Denilebilir ki; iyi de be kardeşim; kimdir bütün bu olumsuzlukların sorumlusu?
Söyleyelim… Her kim ki seçim sonrası süreçte “çözümsüzlüğü” çözüm olarak kabul ettiyse, sorumlu odur.  Ve Başta Cumhurbaşkanı Tayyip Erdoğan olmak üzere, AKP Genel Başkanı Ahmet Davutoğlu ile MHP lideri Devlet Bahçeli’dir bu sürecin baş sorumlusu ve baş aktörleri… Ne yazık ki bu isimlerin inatları ve ihtirasları akıllarının önüne geçmiş.
Oysa, 2015 seçimleri, cumhuriyet tarihinin en geniş temsiliyetini içeren en renkli parlamentosunu oluşturdu. Ve şimdi bu parlamento, “sonuçları birilerinin hoşuna gitmedi ya da istediği gibi şekillenmedi diye” yenilenmek isteniyor.
Buna kimsenin hakkı yok!

***

Koalisyon görüşmelerinde bir ara epeyce umutlanmıştık; AKP ile CHP’nin, bir araya gelmeleri “toplumsal uzlaşma” adına halk arasında belli bir moral motivasyon sağlamıştı. Öylesine ki, Başbakan Ahmet Davutoğlu’nun dilimize enjekte ettiği “istikşafi” sözcüğü bile hoş gelmişti insanlara…
Ne var ki bu hava birden bire dağıldı. Meğer, AKP, CHP’ye koalisyon hükümeti değil, 3 aylık bir seçim hükümeti önerisi getirmiş. Öğrendik ki Davutoğlu, CHP’ye  “Artı 18 ol” demiş. Yani 258 milletvekili olan AKP, bir anlamda CHP’den sadece güvenoyunu sağlayacak  sayısal destek istemiş.
Tabi ki olacak şey değildi…

Ardından, Devlet Bahçeli’nin başından beri direttiği “kırmızı çizgileri ve ilkeleri” AKP tarafından kabul görmeyince, AKP – MHP formülü de ortadan kalktı. Geride kalan AKP –HDP hükümeti ise eşyanın tabiatına aykırı!

***

Sonuçta Davutoğlu, koalisyon görüşmelerinde başarısız olup, görevi Cumhurbaşkanı’na iade etti… Peki şimdi ne olacak?

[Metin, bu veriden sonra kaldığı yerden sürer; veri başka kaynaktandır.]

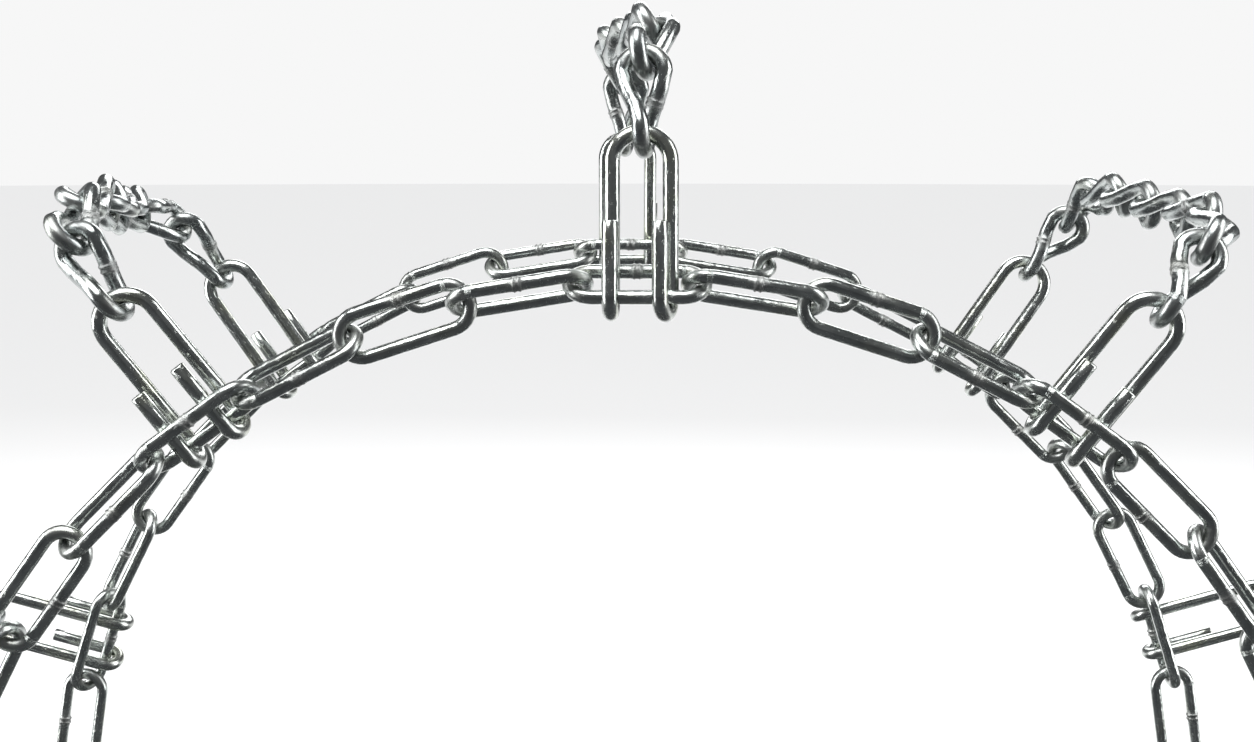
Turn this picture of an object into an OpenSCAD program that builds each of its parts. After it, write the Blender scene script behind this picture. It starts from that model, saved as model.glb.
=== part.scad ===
// Ladder snow chain for a 7.50-16 tire, in the shape it takes on the wheel.
// The origin is the wheel's centre. +Y runs along the axle towards the vehicle,
// +Z is up, and ring angles run clockwise from the top, seen from the kerb side.

/* [Side chains] */
// Wire diameter of a side chain link
side_wire = 5.8; // [5.4:0.1:6]
// Distance from one side chain link to the next
side_pitch = 47.5; // [47:0.1:49]
// Outer width of a side chain link
side_width = 24; // [23.6:0.1:25]
// Free play between two side chain links
side_play = 1.2; // [1:0.1:1.4]

/* [Cross chains] */
// Wire diameter of a twisted cross chain link
cross_wire = 7; // [6.6:0.1:7]
// Inner length of a twisted cross chain link
cross_inner = 34; // [33:0.5:35]
// Outer width of a twisted cross chain link
cross_width = 24; // [24:0.1:25]
// Free play between two cross chain links
cross_play = 0.6; // [0.5:0.1:0.8]

/* [End hooks] */
// Wire diameter of a cross chain end hook
hook_wire = 6.5; // [6:0.1:6.5]
// Outer width of an end hook
hook_width = 30; // [29:0.5:31]
// Height from the side link's bar up to the wire at the top of the hook
hook_reach = 66; // [64:0.5:68]
// Height of the two prongs in front of the bar
prong_height = 30; // [26:1:34]

/* [Closing hooks] */
// Thickness of the two closing hooks
closer_thickness = 6; // [5:0.5:6.5]
// Angle that a closing hook is swung out, before it is fastened
closer_open = 50; // [30:5:60]

/* [Hidden] */
$fn = 48;
BODY_COUNT = 20;
STATION_COUNT = 10;
function two_digits(n) = n < 10 ? str("0", n) : str(n);
function numbered(name, count) = [for (i = [1:count]) str(name, "_", two_digits(i))];

steel = [0.72, 0.75, 0.74];
dark_steel = [0.60, 0.63, 0.62];
hook_steel = [0.80, 0.82, 0.80];

// Ring of side links: 40 positions, 9 degrees apart, four to a station
link_step = 360 / (2 * BODY_COUNT);
station_step = 360 / STATION_COUNT;
ring_radius = side_pitch / 2 / tan(link_step / 2);
side_inner = side_pitch + side_play;
side_bend = (side_width - side_wire) / 2;
side_end = (side_inner + side_wire) / 2;

// Roll of every side link about its own length, one row for each station. At 0 a link
// stands edge-on and at 90 it lies flat. Above 0 the bar nearest the tire is the higher
// one, and below 0 it is the lower one. The first link of a row carries the end hook.
plain = [0, 90, 0, 90];
side_rolls = [
    [30, -30, 90, 30],
    [-30, 90, 30, 90],
    plain, plain, plain, plain, plain, plain,
    [30, -30, 90, 30],
    [-30, 30, 90, -30]
];

// End hook: the gap leaves room between the hook and the bar that it goes round
hook_gap = 0.15;
hook_bend = (hook_width - hook_wire) / 2;
hook_curl = (side_wire + hook_wire) / 2 + hook_gap;
hook_length = norm([hook_curl, hook_reach]);
hook_set = atan2(hook_curl, hook_reach);
// Lean of the first station's hooks towards the tire
hook_lean = 6;
// The hooks sit this far towards the middle of the link that carries them
hook_shift = 0.9;
// The two curls turn about their legs by 4.3 and 20.6 degrees
left_curl_turn = atan2(0.07584, 0.99712);
right_curl_turn = atan2(0.352, 0.936);

// Half of a cross chain: four links from the outer hook to the middle of the tread.
// tilt is measured from the radius towards the tread, swing is sideways, and roll
// turns a link about its own length.
link_tilt = [18, 67, 89, 90];
link_swing = [0, 10, 0, -10];
link_roll = [35, 30, 15, 0];
// Extra room where a link turns the corner of the tread
corner_play = [1.6, 0, 0, 0];
hook_play = 0.4;
half_count = len(link_tilt);
cross_bend = (cross_width - cross_wire) / 2;
cross_end = (cross_inner + cross_wire) / 2;
cross_straight = cross_inner + 2 * cross_wire - cross_width;
half_twist = 45;

// ---- Vectors of the cross chain's half, in the frame of one station ----
function about_x(v, a) = [v[0], v[1] * cos(a) - v[2] * sin(a), v[1] * sin(a) + v[2] * cos(a)];
function about_y(v, a) = [v[0] * cos(a) + v[2] * sin(a), v[1], v[2] * cos(a) - v[0] * sin(a)];
function curl_turn(side) = side < 0 ? left_curl_turn : right_curl_turn;
function half_turn(v) = [-v[0], -v[1], v[2]];
function in_link(v, i) = about_x(about_y(v, link_swing[i]), -link_tilt[i]);
function along(i) = i < half_count ? in_link([0, 0, 1], i) : -half_turn(along(i - 1));
function far_side(i) = in_link([cos(link_roll[i] - half_twist), sin(link_roll[i] - half_twist), 0], i);
function near_side(i) = i < half_count
    ? in_link([cos(link_roll[i] + half_twist), sin(link_roll[i] + half_twist), 0], i)
    : half_turn(far_side(i - 1));
// Step from the middle of one link to the middle of the next
function step_length(i) = cross_end - (cross_wire + cross_play + corner_play[i]) / 2;
function turned(i) = along(i) - along(i + 1);
function link_step_vector(i) =
    step_length(i) * (along(i) + along(i + 1))
    + cross_bend / 2 * ((turned(i) * near_side(i + 1)) * near_side(i + 1)
                        - (turned(i) * far_side(i)) * far_side(i));
function link_middle(i) = i == 0
    ? (cross_end - (cross_wire + hook_wire) / 2 - hook_play) * along(0)
    : link_middle(i - 1) + link_step_vector(i - 1);
half_span = (link_middle(half_count - 1) + link_middle(half_count)) / 2;

// ---- Where each station's outer hook stands. It goes round the carrier's lower bar ----
function carrier_roll(station) = side_rolls[station - 1][0];
function hooked_side(station) = carrier_roll(station) < 0 ? 1 : -1;
function bar_offset(station) = hooked_side(station) * side_bend
    * [0, cos(carrier_roll(station)), sin(carrier_roll(station))];
hook_top = [-half_span[0], -half_span[1], 0];
side_y = hook_length * sin(hook_lean + hook_set) - hook_top[1] + bar_offset(1)[1];
function hook_foot(station) = [hook_top[0] - hook_shift, -side_y, ring_radius] + bar_offset(station);
// Angle from the radius to the line between the foot and the top of the hook
function hook_angle(station) = asin((hook_top[1] - hook_foot(station)[1]) / hook_length);
function top_height(station) = hook_foot(station)[2] + hook_length * cos(hook_angle(station));

// ---- Round bars and bends ----
module bar(wire, length) {
    translate([0, 0, -length / 2]) cylinder(d = wire, h = length);
}

// Part of a ring in the XY plane, from angle start, counterclockwise
module bend(wire, radius, start, sweep) {
    rotate([0, 0, start])
        rotate_extrude(angle = sweep)
            translate([radius, 0]) circle(d = wire);
}

// ---- Side links: a welded oval lying along X in the XY plane ----
module side_link() {
    straight = side_inner + 2 * side_wire - side_width;
    for (side = [-1, 1]) {
        translate([0, side * side_bend, 0]) rotate([0, 90, 0]) bar(side_wire, straight);
        translate([side * straight / 2, 0, 0]) bend(side_wire, side_bend, side > 0 ? -90 : 90, 180);
    }
}

module on_ring(angle) {
    rotate([0, angle, 0]) children();
}

module placed_side_link(position, side) {
    on_ring(position * link_step)
        translate([0, side * side_y, ring_radius])
            rotate([-side * side_rolls[floor(position / 4)][position % 4], 0, 0])
                side_link();
}

// Four links that move together: two of the outer chain and two of the inner one.
// In body 10 the second pair's place is taken by the two closing hooks.
module side_links(body) {
    last = body == 10 ? 0 : 1;
    color(steel)
        for (side = [-1, 1], i = [0:last])
            placed_side_link(2 * (body - 1) + i, side);
}

// ---- Cross chain ----
// A twisted link along Z. Its far end is turned by -half_twist, its near end by +half_twist.
module twisted_link() {
    leg_top = [cross_bend * cos(half_twist), -cross_bend * sin(half_twist), cross_straight / 2];
    for (end = [-1, 1]) {
        rotate([0, 0, -end * half_twist])
            translate([0, 0, end * cross_straight / 2])
                rotate([90, 0, 0])
                    bend(cross_wire, cross_bend, end > 0 ? 0 : 180, 180);
        rotate([0, 0, end > 0 ? 0 : 180])
            twisted_leg(leg_top);
    }
}

// A straight leg between the two bends, with a ball at each end
module twisted_leg(top) {
    lean = atan2(top[1], top[2]);
    length = 2 * norm([0, top[1], top[2]]);
    translate([top[0], 0, 0]) {
        rotate([-lean, 0, 0]) bar(cross_wire, length);
        for (end = [-1, 1])
            translate([0, end * top[1], end * top[2]]) sphere(d = cross_wire);
    }
}

module half_cross_chain(station) {
    for (i = [0:half_count - 1])
        translate([hook_top[0], hook_top[1], top_height(station)] + link_middle(i))
            rotate([-link_tilt[i], 0, 0])
                rotate([0, link_swing[i], 0])
                    rotate([0, 0, link_roll[i]])
                        twisted_link();
}

module at_station(number) {
    on_ring((number - 1) * station_step) children();
}

module cross_chain(number) {
    color(dark_steel)
        at_station(number) {
            half_cross_chain(number);
            rotate([0, 0, 180]) half_cross_chain(number);
        }
}

// ---- End hook: a U of wire whose two legs curl round the side link's bar ----
// Its origin is the middle of the bar, and the legs go up behind it.
module end_hook() {
    leg = hook_reach - hook_bend;
    translate([0, hook_curl, leg])
        rotate([90, 0, 0])
            bend(hook_wire, hook_bend, 0, 180);
    for (side = [-1, 1])
        translate([side * hook_bend, hook_curl, 0]) {
            translate([0, 0, leg / 2]) bar(hook_wire, leg);
            rotate([0, 0, -curl_turn(side)]) curl_and_prong(hook_curl / cos(curl_turn(side)));
        }
}

// From the foot of a leg at the origin, round under the bar and up in front of it
module curl_and_prong(radius) {
    translate([0, -radius, 0]) {
        rotate([0, 90, 0]) bend(hook_wire, radius, -90, 180);
        translate([0, -radius, prong_height / 2]) bar(hook_wire, prong_height);
    }
}

module standing_hook(station) {
    translate(hook_foot(station))
        rotate([hook_set - hook_angle(station), 0, 0])
            end_hook();
}

module outer_hook(number) {
    color(hook_steel)
        at_station(number) standing_hook(number);
}

module inner_hook(number) {
    color(hook_steel)
        at_station(number)
            rotate([0, 0, 180]) standing_hook(number);
}

// ---- Closing hooks: each hangs on the last link of one end and hooks into the other ----
// The bore leaves room for the curve of the end wire that runs through it
closer_eye_bore = side_wire + 1.8;
closer_eye = 14;
// The end wires of link 18 and link 20, between which a closing hook spans
closer_pivot = about_y([side_end, 0, ring_radius], 18 * link_step);
closer_target = about_y([-side_end, 0, ring_radius], 20 * link_step);
closer_line = closer_target - closer_pivot;
closer_span = norm(closer_line);
closer_angle = atan2(-closer_line[2], closer_line[0]);
throat = 8.4;

// Flat outline with its eye at the origin and its throat at [closer_span, 0]
module closer_outline(tail) {
    difference() {
        offset(r = 0.5) offset(delta = -0.5) {
            circle(d = closer_eye);
            hull() {
                circle(d = 8);
                translate([closer_span - 11, 9]) circle(d = 8);
            }
            hull() {
                translate([closer_span - 11, 9]) circle(d = 8);
                translate([closer_span, 8.6]) circle(d = 6.6);
            }
            closer_claw();
            if (tail > 0)
                hull() {
                    translate([closer_span - 14, 10]) circle(d = 7);
                    translate([closer_span - 14 - tail, 10 + 0.45 * tail]) circle(d = 9);
                }
        }
        circle(d = closer_eye_bore);
    }
}

// The quarter ring over the throat, and the straight tip that goes on down from it
module closer_claw() {
    tip = 5;
    translate([closer_span, 0]) {
        difference() {
            circle(d = throat + 2 * closer_thickness);
            circle(d = throat);
            translate([-20, -20]) square([20, 28]);
            translate([-1, -20]) square([20, 20]);
        }
        translate([throat / 2, -tip]) square([closer_thickness, tip + 0.01]);
    }
}

module closing_hook(side, tail) {
    translate([closer_pivot[0], side * side_y, closer_pivot[2]])
        rotate([0, closer_angle, 0])
            rotate([0, -closer_open, 0])
                rotate([90, 0, 0])
                    translate([0, 0, -closer_thickness / 2])
                        linear_extrude(closer_thickness)
                            closer_outline(tail);
}

module outer_fastener() {
    color(hook_steel) closing_hook(-1, 26);
}

module inner_fastener() {
    color(hook_steel) closing_hook(1, 0);
}

// ---- Nodes ----
for (i = [1:BODY_COUNT])
    side_links(i);
for (i = [1:STATION_COUNT]) {
    cross_chain(i);
    outer_hook(i);
    inner_hook(i);
}
outer_fastener();
inner_fastener();
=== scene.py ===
"""The looks of a ladder snow chain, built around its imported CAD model.

Every wire piece is swept along the same path as in the CAD, with what a real link has on
top: the flash of its butt weld, cut prong ends, rubbed bends and zinc plating. Sizes are in
millimetres, as in the CAD, and the meshes are in metres. The origin is the wheel's centre,
+Y runs along the axle towards the vehicle, and ring angles run clockwise from the top.
"""

import math

import bmesh
import bpy
import numpy as np
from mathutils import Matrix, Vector


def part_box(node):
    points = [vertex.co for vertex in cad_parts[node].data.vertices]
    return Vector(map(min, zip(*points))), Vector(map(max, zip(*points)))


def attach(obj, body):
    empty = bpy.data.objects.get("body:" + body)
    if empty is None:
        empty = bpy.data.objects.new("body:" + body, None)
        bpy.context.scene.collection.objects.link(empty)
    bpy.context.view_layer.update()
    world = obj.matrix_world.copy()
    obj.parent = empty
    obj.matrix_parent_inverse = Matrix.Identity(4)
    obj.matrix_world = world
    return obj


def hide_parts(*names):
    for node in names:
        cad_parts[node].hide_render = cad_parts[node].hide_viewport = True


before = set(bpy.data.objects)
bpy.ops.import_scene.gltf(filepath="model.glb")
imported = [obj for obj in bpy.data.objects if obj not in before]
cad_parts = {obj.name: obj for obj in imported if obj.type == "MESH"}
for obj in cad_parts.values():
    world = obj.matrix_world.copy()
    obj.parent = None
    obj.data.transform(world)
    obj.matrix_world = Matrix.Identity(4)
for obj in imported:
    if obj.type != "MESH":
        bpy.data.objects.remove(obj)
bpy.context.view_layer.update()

METRES = 0.001

# ---- Sizes that the CAD is driven by ----
SIDE_WIRE = 5.8
SIDE_PITCH = 47.5
SIDE_WIDTH = 24.0
SIDE_PLAY = 1.2
CROSS_WIRE = 7.0
CROSS_INNER = 34.0
CROSS_WIDTH = 24.0
CROSS_PLAY = 0.6
HOOK_WIRE = 6.5
HOOK_WIDTH = 30.0
HOOK_REACH = 66.0
PRONG_HEIGHT = 30.0

SECTION_COUNT = 20
# This section has one link position, and the next section starts after the open gap
SHORT_SECTION = 10
STATION_COUNT = 10
LINK_STEP = 9.0
STATION_STEP = 36.0
LINKS_PER_STATION = 4
LINKS_PER_SECTION = 2

# Roll of each side link about its length, one row for each station: 0 is edge-on, 90 flat
PLAIN = (0, 90, 0, 90)
SIDE_ROLLS = (
    (30, -30, 90, 30),
    (-30, 90, 30, 90),
    PLAIN,
    PLAIN,
    PLAIN,
    PLAIN,
    PLAIN,
    PLAIN,
    (30, -30, 90, 30),
    (-30, 30, 90, -30),
)
# Positions whose weld is on the bar nearest the tire; the others have it on the outer bar
INNER_WELDS = (0, 2, 38, 9, 14, 17, 22, 27, 31)

HOOK_GAP = 0.15
HOOK_LEAN = 6.0
HOOK_SHIFT = 0.9
CURL_TURNS = {
    -1: math.degrees(math.atan2(0.07584, 0.99712)),
    1: math.degrees(math.atan2(0.352, 0.936)),
}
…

Varsayalım ki, Cumhurbaşkanı görevi ikinci büyük parti CHP’nin Genel Başkanı Kemal Kılıçdaroğlu’na verdi… CHP, bir hükümet kurabilir mi? Üstelik anayasadaki 45 günlük süreç 23 Ağustos’ta doluyor. Yani şunun şurasında 4 gün kaldı… Bu kadar kısa bir sürede Kılıçdaroğlu, kimle görüşüp uzlaşarak, güvenoyu alabilecek bir hükümet kurabilir? MHP; “Ben HDP ile aynı yerde olmam!” diyor, AKP ile uzlaşma olamadı zaten… Peki nasıl olacak? Kemal Bey, Davutoğlu’na gidip, ben azınlık hükümeti kurayım, beni destekle mi diyecek? Ve AKP buna rıza mı gösterecek? Ya da bir CHP azınlık hükümetine, MHP ile HDP dışarıdan destek mi verecek?

Ne yazık ki bu seçeneklerin hiç biri gerçekçi görünmüyor. Ve geride tek seçenek kalıyor, o da seçimi yenilemek. İster azınlık hükümetiyle, ister anayasanın öngördüğü seçim hükümetiyle, hiç fark etmez!
Yazık bu ülkeye! Türkiye, bu siyaseti ve bu “kifayetsiz muhteris” siyasetçileri hak etmiyor.